Inventory management strategy is a set of processes and systems of ordering, storing, using, and selling a company’s inventory. This includes managing of raw materials, components, and finished products, as well as storing and processing of such items.
There are many different inventory management strategies, but some of the most common include:
Just-in-time (JIT) inventory management: This strategy involves ordering products only when needed, which can minimize inventory costs such as storage and processing costs. However, it can also lead to stockouts if demand is not accurately forecast.
Economic order quantity (EOQ): EOQ calculates the optimal order quantity for a product based on the product’s cost, demand, and carrying costs. It can help businesses minimize inventory costs while still meeting demand.
Materials requirements planning (MRP): This strategy uses previous demand data to forecast future demand and then calculates the inventory needed to meet that demand.
Push strategy: A push strategy means when retailers order inventory, and then try to sell the products they have in stock as soon as possible through aggressive advertising or marketing campaigns — in other words, they ‘push’ their existing stock toward consumers. This technique requires detailed customer demand forecasting, as businesses estimate how many units of a specific product they might require for the future. Push strategy involves ordering and shipping products only once within the required timeframe hence reducing manufacturing costs of the items.
Pull strategy: Business owners keep stock levels at a minimum to minimize costs and prevent storing more products than they might need in a pull strategy. A pull strategy determines the lowest possible inventory count one can keep in their warehouse rather than forecasting and hastily placing orders. Using this data, businesses can restock their shelves considering the items customers have already ordered and/or received. Following this trajectory can help companies reduce the risk of overstocking products they cannot sell, and cut warehousing costs since there would be less items to store. However, for a pull approach to work, business owners should analyze and replenish inventory fairly often if they want to avoid stockouts and delayed shipments that can harm their relationship with customers.
Conventional manufacturing strategy: In a conventional manufacturing strategy the assembly line is always on. This inventory management strategy can help keep machinery and team members from sitting idle for long periods. This strategy has its drawbacks, for instance if a department is inactive, it may be overwhelmed by an influx of incoming goods from the previous department. Thus, some businesses consider only producing a specific number of products each period, then holding on to their reserve for an unexpected surge or shortage.
Business owners can further refer to the following tips for creating an effective inventory management strategy:
Choosing the right warehouse location
You must choose the right locations for inventory warehousing. For instance, businesses who have a warehouse situated near their suppliers can be more responsive in meeting the clients’ demands.
Use data and analytics
Collect and analyze data on your inventory levels, demand, and costs to make informed decisions about your inventory strategy.

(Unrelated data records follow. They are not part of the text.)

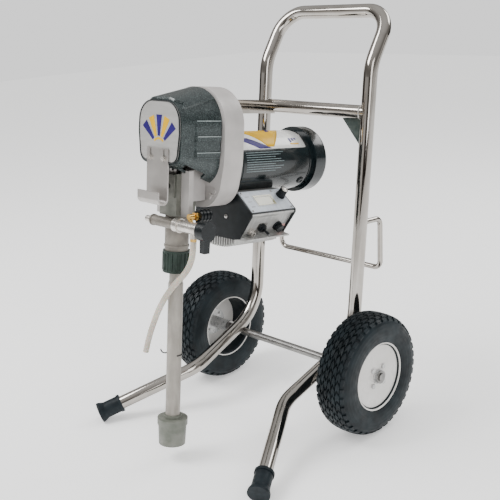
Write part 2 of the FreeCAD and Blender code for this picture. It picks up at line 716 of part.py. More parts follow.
def make_coupling_nut():
    nut = cyl(28.4, 46.0, (0, 0, 424)).cut(cyl(22.0, 30.0, (0, 0, 432)))
    nut = nut.cut(cyl(PUMP_R, 10, (0, 0, 462))).cut(cyl(14.0, 20, (0, 0, 420)))
    for k in range(12):
        turn = 2 * math.pi * k / 12
        nut = nut.cut(cyl(2.6, 34, (29.6 * math.cos(turn), 29.6 * math.sin(turn), 430)))
    return nut


def make_siphon_tube():
    tube = cyl(16.0, 298.0, (0, 0, 100))
    shoulder = Part.makeCone(16.0, 14.0, 6, V(0, 0, 398))
    neck = cyl(14.0, 28.0, (0, 0, 404))
    solid = tube.fuse([shoulder, neck]).cut(cyl(11.0, 340, (0, 0, 96)))
    return solid.removeSplitter()


def make_strainer():
    rim = cyl(33.0, 14.0, (0, 0, 84))
    basket = Part.makeCone(29.0, 31.0, 45, V(0, 0, 39))
    neck = cyl(19.5, 8.0, (0, 0, 98))
    solid = rim.fuse([basket, neck])
    solid = solid.cut(cyl(25.0, 36, (0, 0, 42))).cut(cyl(16.0, 7, (0, 0, 100)))
    return solid.cut(cyl(11.0, 30, (0, 0, 75))).removeSplitter()


ALONG_U = (1, 0, 0)


def make_manifold():
    body = cyl(11.0, 74.0, (-44, MANIFOLD_V, MANIFOLD_W), ALONG_U)
    collar = cyl(12.5, 5.0, (25, MANIFOLD_V, MANIFOLD_W), ALONG_U)
    step = cyl(12.0, 4.0, (-44, MANIFOLD_V, MANIFOLD_W), ALONG_U)
    return body.fuse([collar, step]).cut(cyl(5.0, 90, (-50, MANIFOLD_V, MANIFOLD_W), ALONG_U))


OUTLET_THREAD_R = 6.6


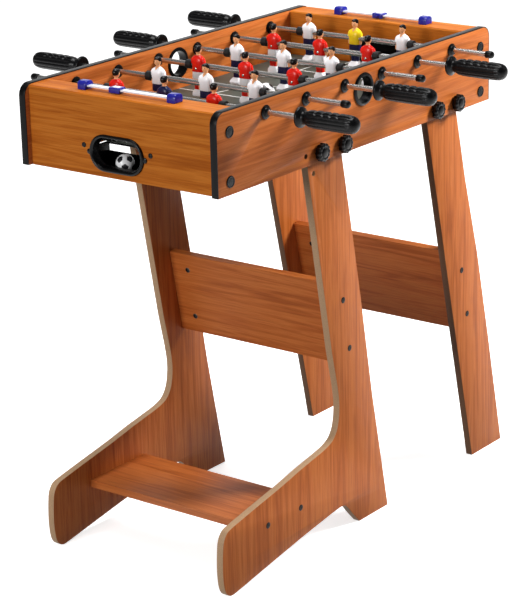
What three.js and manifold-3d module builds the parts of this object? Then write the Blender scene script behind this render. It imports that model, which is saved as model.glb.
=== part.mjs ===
// Folding foosball table: an open wooden cabinet with six playing rods on a
// tilting stand. Millimetres, +Z up, +X from the near goal to the far goal.
// The front stand is a pair of L-shaped legs; the cabinet turns up on them for
// storage, and the straight rear legs swing in behind.
import * as THREE from "three";
import { mergeVertices } from "three/addons/utils/BufferGeometryUtils.js";
import Module from "manifold-3d";

const wasm = await Module();
wasm.setup();

// ---------- driving dimensions ----------
const ORIGIN_X = 424.05; // middle of the footprint, measured from the near edge of the side panels
const CAB_LENGTH = 778;
const CAB_HALF_WIDTH = 200;
const PANEL_T = 12.5; // side panels
const TRIM_T = 1.5; // room left around the side panels for their edge moulding
const Z_BOTTOM = 669;
const Z_TOP = 802;
const CORNER_R = 20;
const INNER = CAB_HALF_WIDTH - PANEL_T; // 187.5
const GAP = 0.3;

const END_OUT = 10; // end panel set back from the ends of the side panels
const END_T = 9;
const END_TOP_Z = 799.5;
const END_TOP_T = 10;
const GOAL_WALL_X = 53;
const GOAL_WALL_T = 9;
const GOAL_HALF_WIDTH = 55;
const GOAL_TOP_Z = 769;

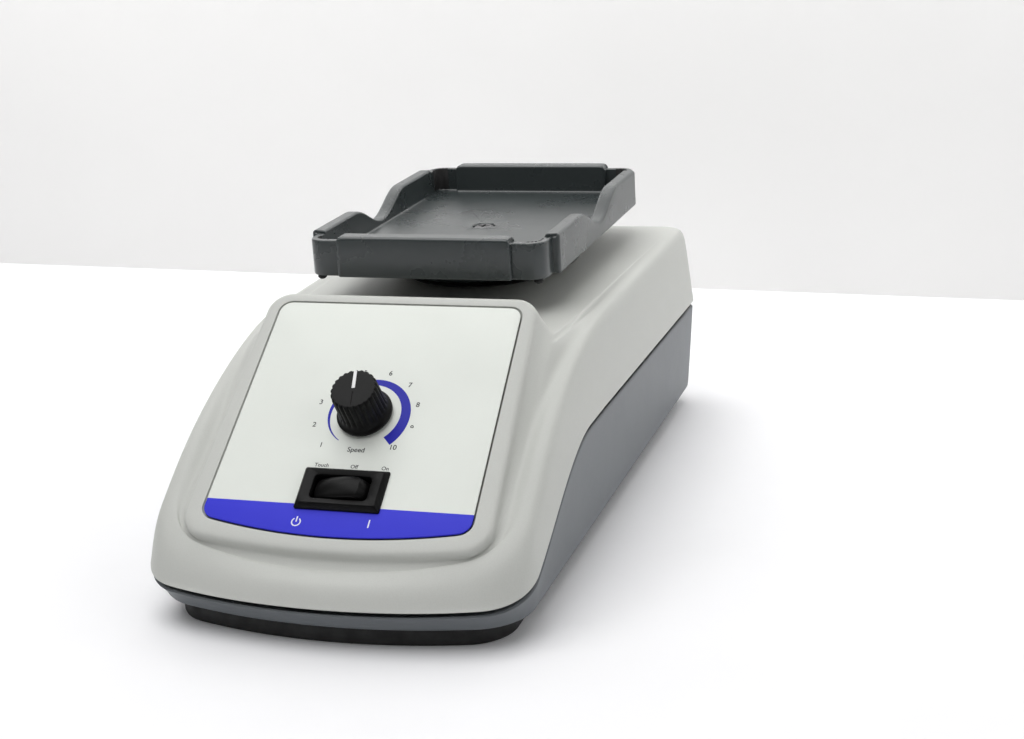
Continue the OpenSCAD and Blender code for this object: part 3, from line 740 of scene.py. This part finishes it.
# ---------------------------------------------------------------- knob
def make_knob():
    """Fluted knob on a plain skirt; its section is (radius, height, depth of the flutes)."""
    flutes, per_flute = 24, 12
    n = flutes * per_flute
    top = 15.0
    skirt = [(7.0, 1.0, 0), (9.4, 1.0, 0), (9.68, 1.2, 0), (9.7, 1.9, 0), (9.45, 2.25, 0), (9.0, 2.5, 0),
             (8.6, 3.2, 0)]
    grip = [(8.4, 4.0, 0.15), (8.3, 4.6, 0.5), (8.2, 8.0, 0.55), (8.1, top - 1.1, 0.6), (8.0, top - 0.6, 0.6)]
    crown = [(7.8, top - 0.2, 0.5), (7.55, top - 0.03, 0.3), (7.1, top, 0), (4.0, top - 0.03, 0),
             (0.4, top - 0.05, 0)]
    rings = []
    for r, h, depth in skirt + grip + crown:
        ring = []
        for j in range(n):
            a = math.tau * j / n
            groove = depth * (0.5 - 0.5 * math.cos(flutes * a + math.pi)) ** 1.6
            ring.append(((r - groove) * math.cos(a), DIAL_S + (r - groove) * math.sin(a), h))
        rings.append(on_panel(ring))
    turns = [math.tau * j / n for j in range(n)]
    inner = [on_panel([(r * math.cos(a), DIAL_S + r * math.sin(a), h) for a in turns])
             for r, h in ((3.05, 10.1), (3.05, 4.0), (7.0, 3.4))]
    points, faces = loft(rings[::-1] + inner[::-1])

    def along_pointer(shape, distance):
        """A shape moved out along the pointer, which stands turned to the left."""
        turn = Matrix.Rotation(math.radians(POINTER_TURN), 3, "Z")
        place = Vector((0, DIAL_S, top))
        return on_panel([place + turn @ (Vector(q) + Vector((0, distance, 0))) for q in shape[0]]), shape[1]

    seat = along_pointer(block(1.25, 7.9, -0.45, 0.6, 0.2, 0.05), 4.4)
    groove = along_pointer(block(0.45, 5.5, -0.3, 0.6, 0.1, 0.05), -4.0)
    add_piece("fluted_knob", points, faces, "black_plastic", "knob", ["speed_knob"], crease=32,
              cuts=[seat, groove])
    inlay = along_pointer(block(1.15, 7.2, -0.4, 0.0, 0.15, 0.05), 3.9)
    add_piece("pointer_inlay", *inlay, "white_plastic", "knob", ["knob_pointer"])


# ---------------------------------------------------------------- rocker switch
def make_switch():
    w, l, top = 30, 16, 2.4

    def frame_ring(width, length, radius, h):
        ring = [(u, s + SWITCH_S, h) for u, s in rounded_rect(width, length, radius)]
        return on_panel(ring)

    bezel = [(w, l, 0.6, 0), (w, l, 0.6, 0.5), (w - 0.3, l - 0.3, 0.6, 0.8),
             (w - 2.4, l - 2.4, 0.8, top - 0.15), (w - 3.0, l - 3.0, 0.8, top), (21.0, 10.0, 1.6, top - 0.25),
             (20.4, 9.4, 1.5, top - 0.4), (20.0, 9.0, 1.4, top - 0.9), (19.8, 8.8, 1.3, 0.5)]
    case = [(22.0, 8.8, 0.6, -1), (22.6, 8.8, 0.4, -12.2), (26.6, 12.4, 0.4, -12.2), (27, 12.8, 0.6, -1.5),
            (27, 12.8, 0.6, 0)]
    points, faces = loft([frame_ring(*ring) for ring in bezel + case], "loop")
    floor = moved(block(27, 12.8, -20, -12.1, 0.5, 0.3), (0, SWITCH_S, 0))
    tabs = [moved(block(0.8, 6.3, -27, -19.9, 0.1, 0.1), (u, SWITCH_S, 0)) for u in (-8, 0, 8)]
    points, faces = join((points, faces), lifted(floor), *map(lifted, tabs))
    add_piece("switch_frame", points, faces, "black_plastic", "housing", ["switch_housing"], crease=30)
    make_rocker()


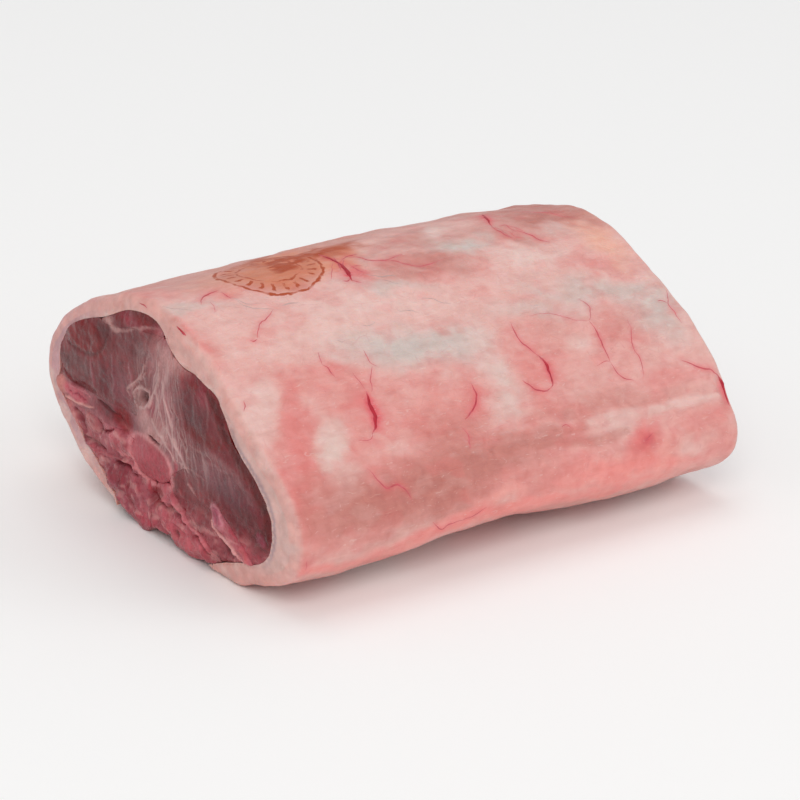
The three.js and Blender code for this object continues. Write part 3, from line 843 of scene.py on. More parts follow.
SKIN_PATCHES = [
    # the whole flank is a little darker than the top: pinker, with painted shade in dusky pink low on it
    patch((430, 450), (150, 62), -14, SALMON, 0.68),
    patch((600, 440), (130, 44), -14, SALMON, 0.45),
    patch((560, 332), (90, 24), 4, SALMON, 0.2),
    patch((300, 500), (34, 70), 8, SALMON, 0.8),
    patch((304, 506), (18, 36), 8, SHADE_AND_DUSKY_PINK, 0.35),
    # along the top, from the near end
    patch((130, 300), (38, 8), -16, SALMON, 0.7),
    patch((92, 313), (20, 7), -25, COOL, 0.5),
    patch((180, 311), (46, 5), -2, COOL, 0.5),
    patch((222, 297), (18, 7), 0, BLUSH, 0.3),
    patch((200, 345), (26, 9), 25, SALMON, 0.8),
    patch((180, 330), (13, 6), 38, BLUSH, 0.5),
    patch((204, 366), (17, 9), 42, SALMON, 0.8),
    patch((160, 345), (12, 22), -30, MILK, 0.7),
    patch((278, 268), (68, 16), -12, STAIN, 0.9),
    patch((345, 255), (22, 9), -12, "#DB8460", 0.7),
    patch((352, 272), (15, 10), 25, "#DD6468", 0.75),
    patch((372, 250), (10, 7), 0, MILK, 0.6),
    patch((425, 262), (48, 11), -8, SHADE_AND_DUSKY_PINK, 0.75),
    patch((420, 240), (50, 6), -14, SHADE_AND_DUSKY_PINK, 0.6),
    patch((430, 232), (16, 6), -10, MILK, 0.8),
    patch((465, 242), (34, 9), -6, COOL, 0.95),
    patch((385, 283), (36, 5), 0, COOL, 0.6),
    patch((380, 302), (70, 12), -4, MILK, 0.6),
    patch((330, 328), (60, 14), 0, MILK, 0.4),
    patch((405, 345), (64, 19), -6, COOL, 0.9),
    patch((470, 345), (26, 20), 0, COOL, 0.5),
    # beside the near face
    patch((250, 400), (24, 46), 24, MILK, 0.6),
    patch((300, 378), (62, 13), 4, SALMON, 0.65),
    patch((294, 410), (13, 40), -4, SALMON, 0.9),
    patch((294, 402), (8, 20), -4, BLUSH, 0.35),
    patch((290, 480), (19, 60), 6, BLUSH, 0.5),
    patch((330, 440), (14, 31), -4, "#DFC2BA", 0.95, soft=0.6),
    # the middle of the flank, with painted shade in dusky pink over its lower part
    patch((352, 405), (30, 30), 0, SALMON, 0.6),
    patch((362, 402), (13, 10), 0, BLUSH, 0.4),
    patch((440, 404), (44, 26), 0, SALMON, 0.5),
    patch((455, 440), (38, 26), 0, SHADE_AND_DUSKY_PINK, 0.5),
    patch((350, 472), (20, 13), 0, MILK, 0.6),
    patch((396, 446), (24, 8), -6, MILK, 0.25),
    patch((400, 498), (96, 30), -10, SHADE_AND_DUSKY_PINK, 1),
    patch((480, 468), (60, 24), -14, SHADE_AND_DUSKY_PINK, 0.85),
    patch((320, 545), (34, 16), -8, SALMON, 0.5),
    # the white patch and what lies past it
    patch((497, 377), (18, 48), -22, "#DFC1BA", 0.95),
    patch((540, 366), (28, 24), 0, SALMON, 0.6),
    patch((612, 350), (26, 40), 0, SALMON, 0.3),
    patch((560, 330), (30, 14), 0, ROSE_PINK, 0.1),
    patch((540, 310), (44, 9), 0, COOL, 0.5),
    patch((592, 292), (62, 10), 6, COOL, 0.65),
    patch((580, 336), (14, 6), 0, MILK, 0.7),
    patch((552, 328), (24, 10), 0, SHADE_AND_DUSKY_PINK, 0.25),
    patch((620, 332), (20, 14), 0, SHADE_AND_DUSKY_PINK, 0.3),
    patch((655, 312), (34, 20), 40, COOL, 0.75),
    patch((668, 374), (26, 11), 0, BLUSH, 0.45),
    patch((600, 402), (76, 12), -8, SHADE_AND_DUSKY_PINK, 0.45),
    # the far end of the top
    patch((545, 213), (66, 10), 4, SHADE_AND_DUSKY_PINK, 0.95),
    patch((520, 232), (34, 8), 8, SHADE_AND_DUSKY_PINK, 0.6),
    patch((548, 230), (16, 5), 0, COOL, 0.2),
    patch((535, 259), (28, 12), 0, MILK, 0.9),
    patch((600, 242), (30, 12), 30, "#EDAC94", 0.7),
    patch((606, 268), (36, 8), 4, SALMON, 0.5),
    # the ridge and the flap under it: a painted highlight in milk along the ridge, and painted shade in dusky
    # pink beside and under it
    strand([(590, 421), (650, 409), (718, 396)], 9, MILK, 0.6),
    strand([(500, 437), (545, 430), (590, 424)], 8, SHADE_AND_DUSKY_PINK, 0.5),
    patch((612, 426), (20, 8), -12, MILK, 0.6),
    strand([(490, 452), (540, 443), (600, 438), (630, 432)], 11, SHADE_AND_DUSKY_PINK, 0.6),
    patch((540, 480), (60, 12), -12, SALMON, 0.6),
    patch((498, 501), (24, 8), -14, "#F2A79E", 0.6),
    patch((640, 462), (60, 13), -10, ROSE_PINK, 0.85),
    patch((600, 482), (70, 9), -12, ROSE_PINK, 0.7),
    patch((666, 446), (26, 10), -14, "#E8948A", 0.5),
    patch((700, 425), (24, 16), -20, SALMON, 0.7),
    patch((692, 447), (12, 6), -20, MILK, 0.5),
    patch((643, 437), (19, 12), -20, BLUSH, 0.95),
    patch((649, 437), (8, 4), -20, "#C44C55", 0.7),
    patch((725, 425), (10, 30), 0, SALMON, 0.7),
    # the pink lower edge
    strand([(300, 572), (380, 556), (450, 524), (530, 504), (620, 488)], 11, ROSE_PINK, 0.8),
]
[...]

Automate your inventory management system
You can track inventory levels, forecast demand, and place orders more efficiently with an automated system
Consider Outsourcing/Offshore services
Considering an outsourcing firm to manage inventory can help business owners focus on key areas such as business development and B2C and B2B relations.
Use a safety stock
A safety stock is a buffer of inventory you keep in case of unexpected demand or delays in production or shipping.
Stay in touch with suppliers
Try to update your inventory needs so that you do not end up buying extra products that you may not need. Work with suppliers to ensure you have the right amount of inventory.
Demand and Supply Planning
Demand and supply planning requires a cross-functional approach, which involves the departments of sales, production, supply chain, and logistics. Business owners should keep a record of this process to ensure that everything is on track. Excel can be used to manage this process, or it may be overseen using specialized software. The business’ Enterprise Resource Planning (ERP) system can also be used to implement the Demand and Supply planning process.
Obsolete inventory
Business owners should plan for a stock obsolescence strategy since significant holding costs are associated with inventory management. Thus, having a process that can identify obsolete stock and a policy that deals with it in a timely manner can help business owners minimize costs on extra products.
Inventory Management and Tracking
Businesses owners can consider implementing an inventory tracking feature within their ERP systems that keeps a record of their products, their location and their codes or opt for an inventory management application that already offers all these features.
Vendor Agreements
Business owners should set agreements with their suppliers once they have settled their purchase schedules in accordance with their demand planning. This can save businesses from running out of raw material and packaging material inventory.